My precious friend Beth is sharing her love story today. I love her a lot. She blesses me in all sorts of ways, and I know she will do the same for you. Follow along with her on instagram here, on her blog Artistic Domestic, and on her new journey, The Beloved Society.
Hi there! I'm so happy to get together with you guys today. I have loved watching this whole mushy month unfold and I'm tickled to share my little love story.
My husband and I met in college. I had just moved to town, just started taking classes, just started working as a preschool teacher and getting involved in my new church. I was the new girl. One day, as I'm in my classroom, I totally lock eyes on this guy walking past my room. I'm thinking "Oooh, I didn't think they made dads that cute." It hadn't crossed my mind that he was a teacher. But he was. I saw him again very shortly thereafter at a staff meeting and kind of asked one of the other teachers who replied that he was not married, not a daddy, and not gay. Check, check, check. Interested...
So then I decide to get involved volunteering with the youth group. And he was there too. So there's a little intro there and some chemistry, but of the shy awkward variety. Then I'm at school and I start seeing him around there. He's everywhere! But it got particularly bizarre when I had to go the library one day. I go in and start in on the aisle I need to be on and there he is. I freaked. I thought "NO! He's going to think I'm a total stalker!" and I just bail. But I don't get the book I need cause I ran out like a spaz. So the next day I have to go back to the library. He's there again. Like right where I need to be. So I start very smoothly with a "Hi... I'm totally not stalking you...". Oh, and also I smell like pot because I'd been at a Dave Matthews concert the night before and apparently people just smoke that all out in the open at concerts (also, I don't get out much). Not my thing, but of course I had to wear the t-shirt the next day, right? So now I very much resemble a stoner stalker. Very nice.
But we grabbed our books and sat down and started talking and we talked so much that we missed our next class. In fact, we did that for a whole semester and I completely failed the class because I just quit going. I only went to school to meet him in the library. So then I just quit college and thought I'd aim for the housewife gig, but that's a story for another day. Spoiler alert: I did it! I achieved my dream of cooking and cleaning and changing diapers. Stay in school, kids. Just kidding. Kind of.
We dated for a few years on account of me being such a tender young thing. He proposed while we walked through some snow in England. We attempted to plan a wedding that was so Pinterest before it's time, and everyone thought we were nuts. It drove us bonkers and we decided to just scoot the whole thing up and do a little backyard shindig.

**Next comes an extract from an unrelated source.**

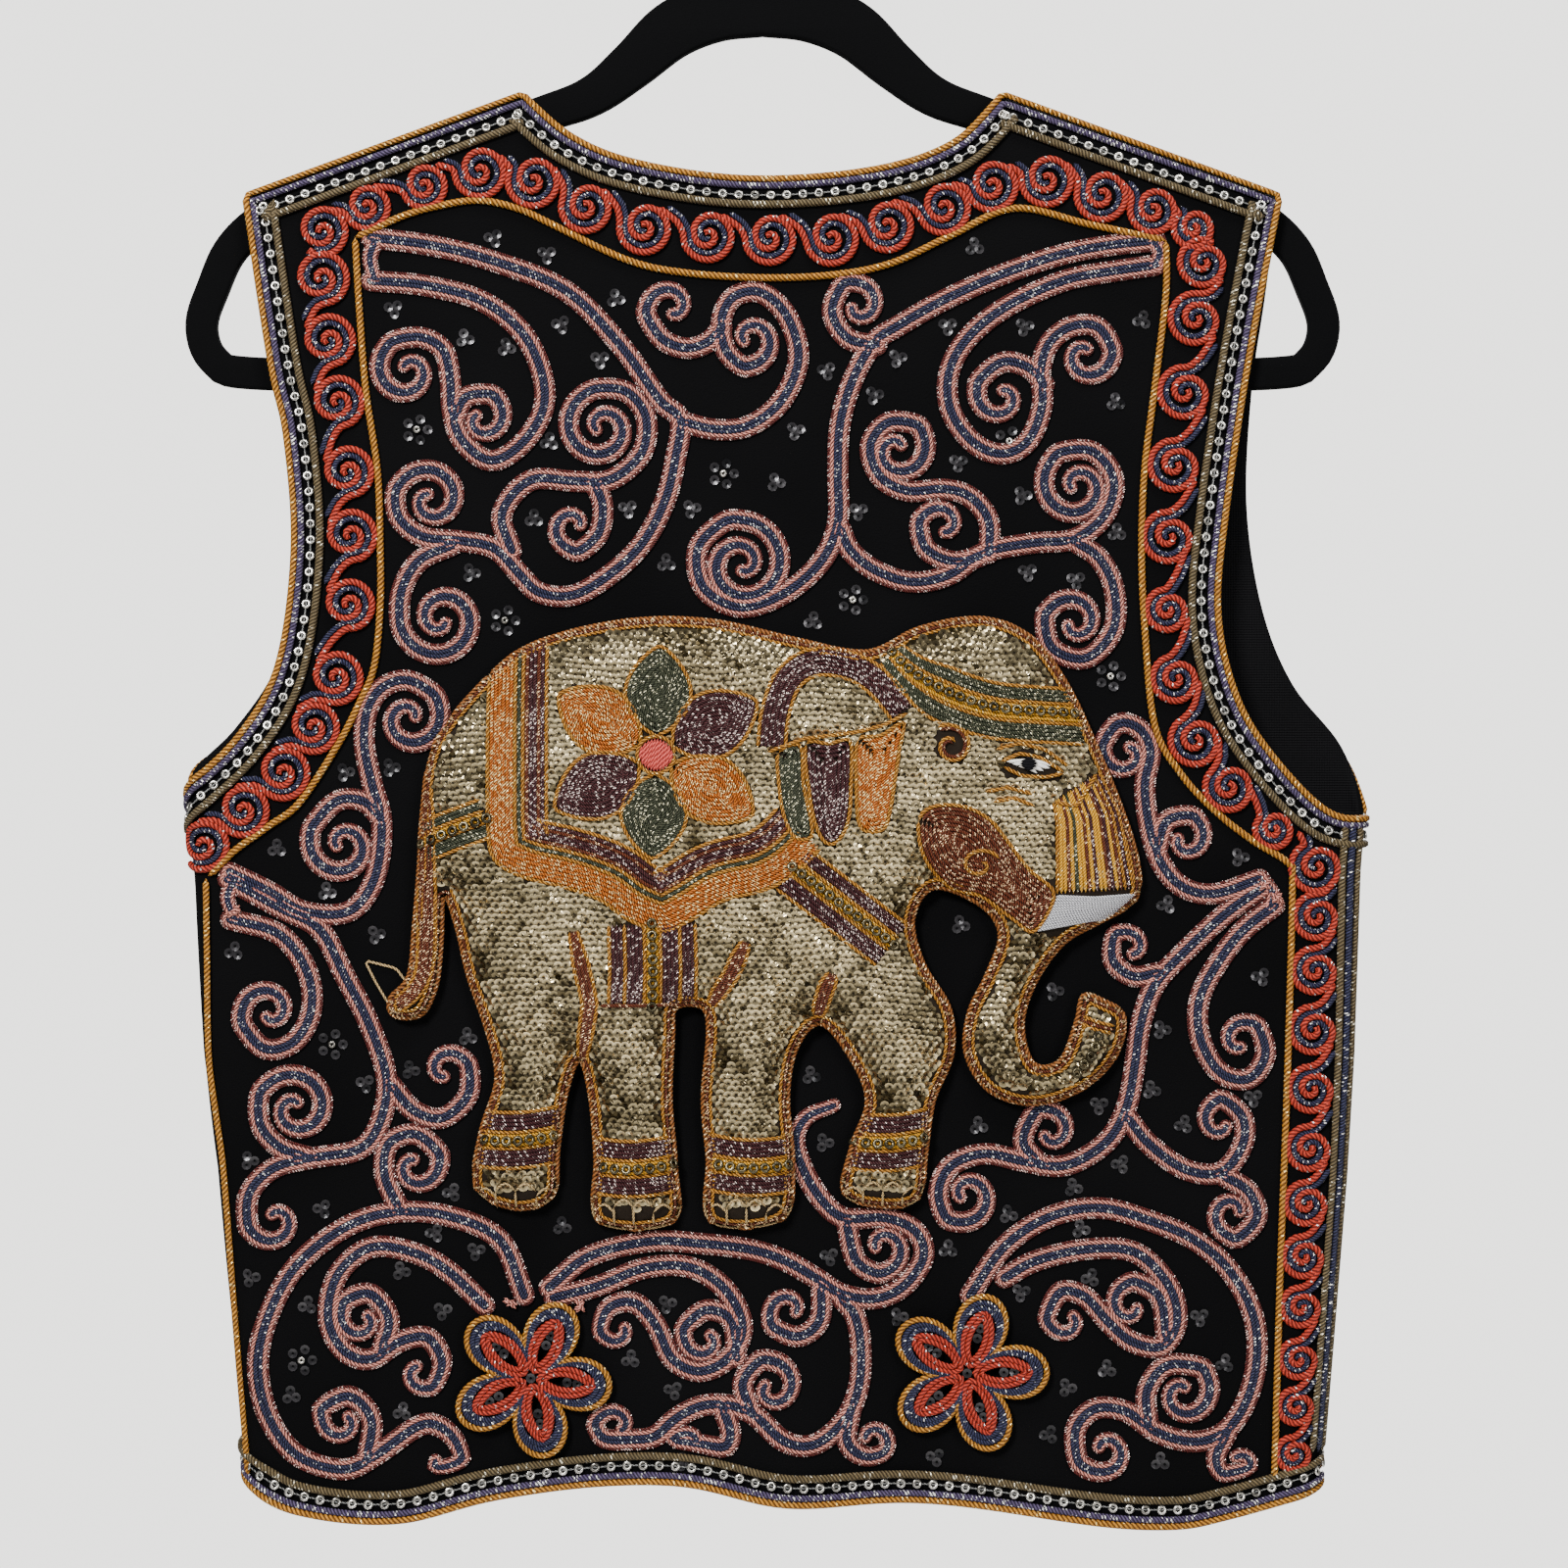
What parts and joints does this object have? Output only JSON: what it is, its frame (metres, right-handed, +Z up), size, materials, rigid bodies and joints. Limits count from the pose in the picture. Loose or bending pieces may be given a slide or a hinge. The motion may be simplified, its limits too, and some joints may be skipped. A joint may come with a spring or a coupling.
{
  "type": "embroidered vest on a clothes hanger",
  "caption": "Sleeveless black velvet vest with a padded sequinned elephant, couched scrolls and corded edges, hanging flat on a flocked hanger.",
  "frame": {"origin": "inside of the crown of the hanger's hook, where a rail or nail carries it", "axes": "+Z up, -Y out of the embroidered back, +X to the right of someone who looks at the back"},
  "size_m": [0.4611, 0.0386, 0.6718],
  "materials": {
    "black_velvet": "matt pile",
    "edge_cords": "twisted cord with metal thread",
    "scroll_cords": "couched cord with metal thread",
    "sequins": "champagne metallic",
    "clear_sequins": "smoky, translucent",
    "couched_orange": "couched floss",
    "couched_purple": "couched metal thread",
    "couched_yellow": "couched floss",
    "couched_navy": "couched cord",
    "white_floss": "satin stitch",
    "black_flock": "flocked",
    "hook_steel": "polished"
  },
  "bodies": {
    "root": {"back_panel": "black_velvet", "front_left_panel": "black_velvet", "front_right_panel": "black_velvet", "back_edge_cords": "edge_cords", "front_left_edge_cords": "edge_cords", "front_right_edge_cords": "edge_cords", "elephant_body": "sequins", "elephant_saddle_cloth": "couched_orange", "elephant_ear": "couched_purple", "elephant_head_dress": "couched_yellow", "flower_applique_left": "couched_navy", "flower_applique_right": "couched_navy", "hanger_frame": "black_flock", "hanger_hook": "hook_steel"}
  },
  "joints": []
}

I'll preface with saying that I'm a contradiction, a hard person to understand. But he understands me and usually he's pretty spot-on guessing what I need. I'm moody, irresponsible, and flaky. Flaws to me are something else to him. He thinks I'm spontaneous and artsy. He speaks my weird language of affection. I know I am loved. Turns out they do make dads that cute, after all. He cracks me up like no one can. We are totally our favorite couple. We're the kind of couple that would rather take all three kids to the store (torture, for sure) than split up for an hour. And that's the silly stuff, but that's the nauseatingly sweet stuff too. When we married, we were a "good match" for each other, but really we had no idea. God blessed us ridiculously when he took two broken people that really had no business being together, and put them together (individually and as a couple) to make something really lovely. Our love story gets better all the time.